There were no parties, no receptions, no theaters, no art museums, no libraries, no books, no music, no fireworks, no holidays, no Sabbath. The Indians believed in a good and a bad spirit, but they had no churches or temples or service or worship or priests.
So we cannot think of Philip sitting in the best pew in church, and listening to a grand sermon, preached by the most famous minister in the country. Philip knew nothing of sermons.
He played no games that instructed his mind. He cared for only such games as would strengthen his body, increase his power of endurance, or develop his muscle or his craftiness. With the other Indians he played football, tossed quoits, wrestled, ran, and jumped.
Occasionally he engaged with them in the war dance. This was performed in a very solemn manner. It represented a war campaign, or a sham battle, as we say. First, the Indians came together from different directions. Then they marched forward stealthily and quietly, lay in ambush, awaited the coming of the enemy, suddenly jumped out and rushed upon them, slaughtered them, retreated, and finally went home. The dance ended with the reception at home, and the torturing and killing of the prisoners.
These were his amusements. His occupations were two in number: hunting and fishing.
In the fall of the year, and again in the spring, he spent about three months in hunting. In company with his brother or some close friend, he went in search of a supply of meat for the use of the family, and of skins to sell to the white men or to use for clothing.
After reaching the hunting-grounds, they built a big wigwam where they stayed at night. There also they stored the skins of the animals they had captured.

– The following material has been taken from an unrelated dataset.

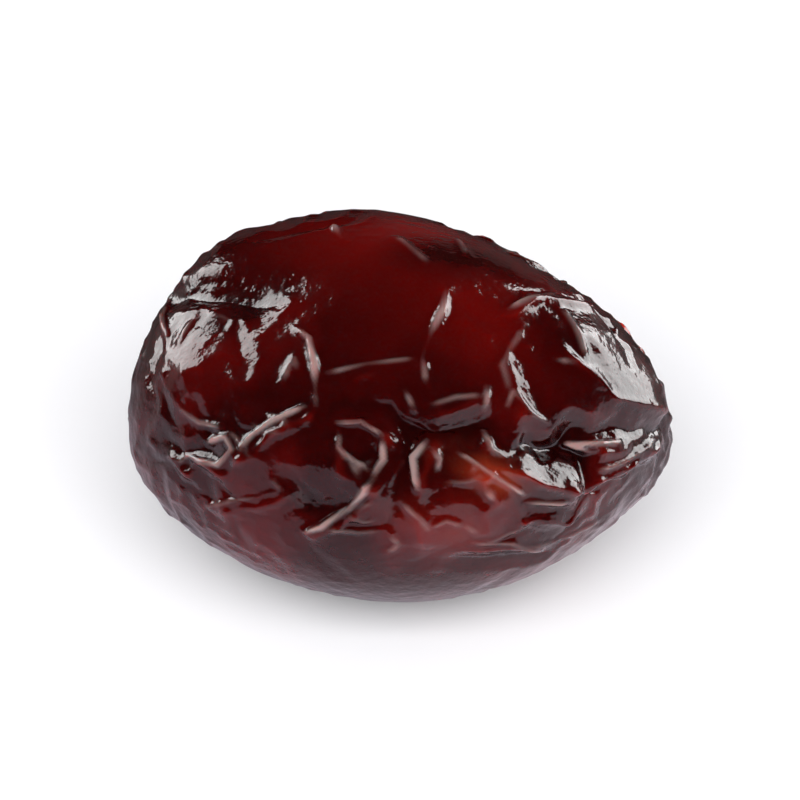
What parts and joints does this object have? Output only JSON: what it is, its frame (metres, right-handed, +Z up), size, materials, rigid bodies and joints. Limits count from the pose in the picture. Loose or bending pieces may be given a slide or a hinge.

Many stories might be told of the exciting adventures they had with bears and wolves. The woods of New England contained many moose and other wild animals, and generally Philip returned to his little village with meat enough to last all winter. Frequently he brought home as many as one hundred beaver skins.
But Philip, like others, had bad luck sometimes. Now and then he lost his way in the woods, and on one or two occasions the raft on which he was taking his skins across the river upset and the results of his winter’s labor were lost.
He captured his game by shooting or snaring, or by catching it in pitfalls. When the hunting season was over he spent his time in fishing. Generally he caught his fish in nets, although occasionally he used a hook and line.
When not engaged in hunting or fishing, or attending a meeting of Indian princes, he was generally to be found near his wigwam, asleep or watching his squaw at work.
All the work around the wigwam was done by his wife or squaw. According to the Indian view she was his slave. She covered and lined the wigwam, plaited the mats and baskets, planted, tended, and harvested the corn and vegetables, cooked the food, ate the leavings, and slept on the coldest side of the wigwam.
Many Indians did not care very much for their squaws, and made their lives miserable by treating them badly, and showing them no sympathy nor love in any way whatever. But we are told that Philip was better than the other Indians in this respect. He loved his wife and treated her as a companion instead of as a slave.
Philip had no pots and kettles like ours. His wife roasted his meat by placing it on the point of a stake. She broiled it by laying it on hot coals or hot stones. She boiled it in rude vessels made of stone, earth, or wood, and heated the water by throwing hot stones into it.
Philip’s only garden tool was a hoe, made of clam shells or of a moose’s shoulder-blade fastened to a wooden handle. He also had a rude axe or hatchet made of a piece of stone, sharpened by being scraped on another stone, and tied to a wooden handle. His arrows and spears were tipped with bone or with triangular pieces of flint. These were all home-made, for Philip, like other Indians, was obliged to make his own hatchets and arrows.
Finally, Philip never went to the store to buy things to be used at home, for the Indians kept no stores. His wife raised the corn, squashes, and pumpkins, and he caught his own fish and game. These, with nuts, roots, and berries, gave him all the food he needed.